> [What this task involves]
Your task is to reproduce word for word the lines running from the line containing "shown = obj.evaluated_get(depsgraph)" to the line containing "return low, high", inclusive. Nothing else belongs in the answer.

> [Listed records]
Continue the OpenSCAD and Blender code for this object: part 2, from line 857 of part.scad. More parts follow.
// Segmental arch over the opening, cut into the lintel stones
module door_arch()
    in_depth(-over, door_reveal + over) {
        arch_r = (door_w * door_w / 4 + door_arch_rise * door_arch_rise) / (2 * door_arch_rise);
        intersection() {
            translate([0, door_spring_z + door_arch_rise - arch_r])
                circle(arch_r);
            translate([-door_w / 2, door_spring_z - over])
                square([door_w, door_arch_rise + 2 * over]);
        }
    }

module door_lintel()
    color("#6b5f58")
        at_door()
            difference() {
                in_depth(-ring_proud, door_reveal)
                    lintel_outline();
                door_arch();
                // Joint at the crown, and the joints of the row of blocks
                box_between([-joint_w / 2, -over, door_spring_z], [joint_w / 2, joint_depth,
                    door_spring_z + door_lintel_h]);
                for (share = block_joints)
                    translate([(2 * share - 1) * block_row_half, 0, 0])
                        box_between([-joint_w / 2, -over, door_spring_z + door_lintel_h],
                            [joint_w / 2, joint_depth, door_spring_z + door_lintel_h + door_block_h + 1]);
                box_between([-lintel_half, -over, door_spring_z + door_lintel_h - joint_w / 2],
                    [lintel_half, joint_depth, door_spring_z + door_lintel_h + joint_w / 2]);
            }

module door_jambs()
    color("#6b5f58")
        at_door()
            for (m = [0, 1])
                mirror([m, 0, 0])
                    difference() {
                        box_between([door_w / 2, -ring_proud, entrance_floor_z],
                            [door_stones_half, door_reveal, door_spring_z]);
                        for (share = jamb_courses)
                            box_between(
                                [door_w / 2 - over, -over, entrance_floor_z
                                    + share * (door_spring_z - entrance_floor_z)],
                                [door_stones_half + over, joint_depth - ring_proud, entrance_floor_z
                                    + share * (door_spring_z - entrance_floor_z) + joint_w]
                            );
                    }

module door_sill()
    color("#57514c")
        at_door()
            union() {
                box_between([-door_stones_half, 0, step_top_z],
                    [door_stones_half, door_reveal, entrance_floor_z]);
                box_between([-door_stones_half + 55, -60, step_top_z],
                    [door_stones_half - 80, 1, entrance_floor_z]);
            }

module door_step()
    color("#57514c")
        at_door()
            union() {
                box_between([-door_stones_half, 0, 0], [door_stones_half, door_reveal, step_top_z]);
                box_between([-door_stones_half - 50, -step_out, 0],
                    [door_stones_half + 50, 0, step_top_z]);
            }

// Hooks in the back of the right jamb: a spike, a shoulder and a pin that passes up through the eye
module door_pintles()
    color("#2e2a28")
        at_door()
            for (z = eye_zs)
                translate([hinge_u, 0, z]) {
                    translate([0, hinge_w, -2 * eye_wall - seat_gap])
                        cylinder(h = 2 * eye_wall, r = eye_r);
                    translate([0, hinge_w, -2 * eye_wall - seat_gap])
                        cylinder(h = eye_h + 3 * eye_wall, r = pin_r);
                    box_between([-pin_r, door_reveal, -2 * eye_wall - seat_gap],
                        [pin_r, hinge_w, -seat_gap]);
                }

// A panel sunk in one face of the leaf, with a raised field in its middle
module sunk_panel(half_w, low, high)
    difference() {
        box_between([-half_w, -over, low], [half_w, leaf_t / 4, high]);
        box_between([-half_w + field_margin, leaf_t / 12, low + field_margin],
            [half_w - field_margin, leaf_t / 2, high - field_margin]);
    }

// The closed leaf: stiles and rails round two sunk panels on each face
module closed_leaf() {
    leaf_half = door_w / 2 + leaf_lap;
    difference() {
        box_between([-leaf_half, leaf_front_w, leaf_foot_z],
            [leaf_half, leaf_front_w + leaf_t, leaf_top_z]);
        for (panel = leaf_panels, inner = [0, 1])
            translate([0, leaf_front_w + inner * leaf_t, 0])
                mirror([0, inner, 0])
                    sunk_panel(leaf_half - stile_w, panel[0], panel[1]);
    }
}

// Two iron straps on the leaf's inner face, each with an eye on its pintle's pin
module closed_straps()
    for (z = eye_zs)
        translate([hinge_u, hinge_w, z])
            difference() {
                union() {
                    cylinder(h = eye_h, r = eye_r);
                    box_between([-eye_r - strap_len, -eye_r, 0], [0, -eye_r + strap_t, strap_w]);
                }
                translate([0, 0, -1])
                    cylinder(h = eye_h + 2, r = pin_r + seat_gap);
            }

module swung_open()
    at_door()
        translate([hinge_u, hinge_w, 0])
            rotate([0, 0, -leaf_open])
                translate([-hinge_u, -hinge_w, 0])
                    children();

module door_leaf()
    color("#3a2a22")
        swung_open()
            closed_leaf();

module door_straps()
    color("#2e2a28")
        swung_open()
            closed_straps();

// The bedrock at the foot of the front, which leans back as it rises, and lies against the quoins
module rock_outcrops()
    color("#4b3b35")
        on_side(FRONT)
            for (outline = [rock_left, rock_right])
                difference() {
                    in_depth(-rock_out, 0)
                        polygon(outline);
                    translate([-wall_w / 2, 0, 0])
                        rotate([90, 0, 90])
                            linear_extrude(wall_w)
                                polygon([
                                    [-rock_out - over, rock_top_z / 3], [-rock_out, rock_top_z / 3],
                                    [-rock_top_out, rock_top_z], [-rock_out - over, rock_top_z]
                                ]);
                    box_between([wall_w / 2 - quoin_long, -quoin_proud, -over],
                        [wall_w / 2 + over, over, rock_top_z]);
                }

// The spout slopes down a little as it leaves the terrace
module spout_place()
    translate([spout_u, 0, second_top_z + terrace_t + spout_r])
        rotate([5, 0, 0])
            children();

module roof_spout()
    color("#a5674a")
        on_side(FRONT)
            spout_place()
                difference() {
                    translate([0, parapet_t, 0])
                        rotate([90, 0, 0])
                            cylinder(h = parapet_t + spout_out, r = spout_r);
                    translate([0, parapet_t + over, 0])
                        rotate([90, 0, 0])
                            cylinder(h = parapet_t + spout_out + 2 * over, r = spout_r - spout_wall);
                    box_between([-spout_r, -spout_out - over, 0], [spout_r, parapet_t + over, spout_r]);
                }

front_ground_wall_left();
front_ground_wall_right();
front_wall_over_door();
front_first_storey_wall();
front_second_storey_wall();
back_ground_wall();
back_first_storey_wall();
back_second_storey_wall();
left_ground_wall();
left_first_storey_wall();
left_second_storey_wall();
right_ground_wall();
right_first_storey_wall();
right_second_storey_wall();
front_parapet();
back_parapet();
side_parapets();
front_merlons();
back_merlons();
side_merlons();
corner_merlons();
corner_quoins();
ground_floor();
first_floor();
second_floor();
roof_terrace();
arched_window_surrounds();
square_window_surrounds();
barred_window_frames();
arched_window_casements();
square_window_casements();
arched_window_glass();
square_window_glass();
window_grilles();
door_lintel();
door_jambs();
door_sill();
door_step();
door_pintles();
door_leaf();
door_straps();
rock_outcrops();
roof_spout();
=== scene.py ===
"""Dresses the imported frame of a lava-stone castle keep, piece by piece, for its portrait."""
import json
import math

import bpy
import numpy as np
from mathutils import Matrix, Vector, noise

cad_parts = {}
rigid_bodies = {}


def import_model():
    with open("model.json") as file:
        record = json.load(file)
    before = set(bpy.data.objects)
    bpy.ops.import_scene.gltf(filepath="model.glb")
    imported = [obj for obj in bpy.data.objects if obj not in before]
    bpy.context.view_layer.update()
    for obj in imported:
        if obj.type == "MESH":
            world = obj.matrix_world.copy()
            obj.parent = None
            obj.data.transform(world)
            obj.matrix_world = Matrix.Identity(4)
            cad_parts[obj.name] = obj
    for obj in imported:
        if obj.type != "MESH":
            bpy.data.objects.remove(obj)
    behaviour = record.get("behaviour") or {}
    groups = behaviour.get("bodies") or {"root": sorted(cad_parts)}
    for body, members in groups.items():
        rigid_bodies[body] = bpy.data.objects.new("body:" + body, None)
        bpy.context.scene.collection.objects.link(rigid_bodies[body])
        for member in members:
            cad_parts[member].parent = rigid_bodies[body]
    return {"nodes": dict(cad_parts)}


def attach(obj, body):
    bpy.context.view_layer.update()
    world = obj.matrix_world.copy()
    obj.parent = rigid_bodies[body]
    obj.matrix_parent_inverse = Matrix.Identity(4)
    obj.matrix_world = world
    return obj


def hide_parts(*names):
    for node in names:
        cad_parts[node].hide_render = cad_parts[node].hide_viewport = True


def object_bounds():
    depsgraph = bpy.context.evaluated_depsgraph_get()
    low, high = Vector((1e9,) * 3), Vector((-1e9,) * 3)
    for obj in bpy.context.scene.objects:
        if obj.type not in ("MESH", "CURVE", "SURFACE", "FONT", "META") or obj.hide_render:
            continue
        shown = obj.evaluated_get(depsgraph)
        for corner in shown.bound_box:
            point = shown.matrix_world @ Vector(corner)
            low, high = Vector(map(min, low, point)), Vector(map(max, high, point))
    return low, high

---

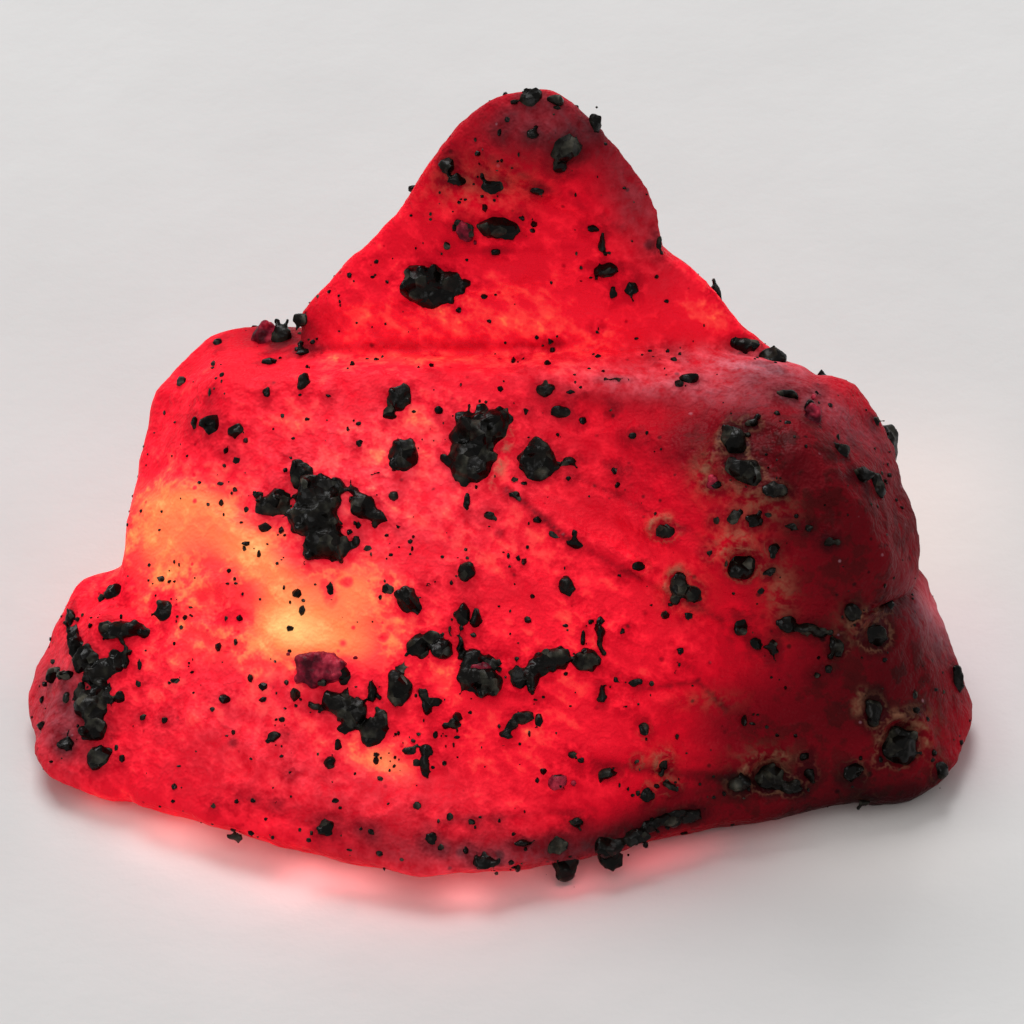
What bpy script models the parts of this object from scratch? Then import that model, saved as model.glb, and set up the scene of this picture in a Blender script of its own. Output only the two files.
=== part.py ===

> [Exercise result]
        shown = obj.evaluated_get(depsgraph)
        for corner in shown.bound_box:
            point = shown.matrix_world @ Vector(corner)
            low, high = Vector(map(min, low, point)), Vector(map(max, high, point))
    return low, high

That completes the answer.